Repenser les indicateurs de performance

Ce virage stratégique suppose aussi de faire évoluer les outils de gestion. Chez Slean, la direction a remplacé les objectifs de croissance linéaire par des indicateurs d’impact, en valorisant l’usage plutôt que l’écoulement. Cette approche a permis d’ajuster les gammes et d’éviter la surproduction, sans perte de rentabilité. Dans un marché où la durabilité devient un argument clé, cette logique allégée s’est révélée compatible avec les attentes des nouveaux donneurs d’ordre.

Autre exemple, la marque Les Petits Bidons a préféré limiter l’extension de sa gamme pour renforcer la cohérence de son offre. Loin de freiner sa présence en distribution, ce choix a permis à la marque de mieux valoriser sa transparence sur les ingrédients et ses engagements environnementaux. Une réduction raisonnée de l’offre qui a renforcé son image sur un marché saturé de produits peu différenciés.

Retrouver le lien direct avec la création

Cette dynamique touche également la gestion créative. Chez Merci Handy, Louis Marty a resserré le pilotage des projets pour retrouver une cohérence de fond entre les gammes. Après une période d’expansion rapide, il a recentré l’équipe sur des axes plus lisibles et alignés avec les valeurs originelles de la marque. Cette rationalisation a facilité un retour à un marketing plus direct, avec une communauté en ligne plus engagée.

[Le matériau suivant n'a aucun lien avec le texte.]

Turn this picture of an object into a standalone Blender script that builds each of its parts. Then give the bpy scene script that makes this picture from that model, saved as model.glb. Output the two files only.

Même volonté de clarté éditoriale chez Célestin, éditeur de jeux éducatifs. L’entreprise a ralenti ses ambitions à l’international pour concentrer ses efforts sur des projets alignés avec les programmes scolaires français. Un format resserré, une validation simplifiée et une équipe réduite ont permis de lancer de nouveaux jeux plus ciblés, en prise directe avec les besoins des enseignants et des familles.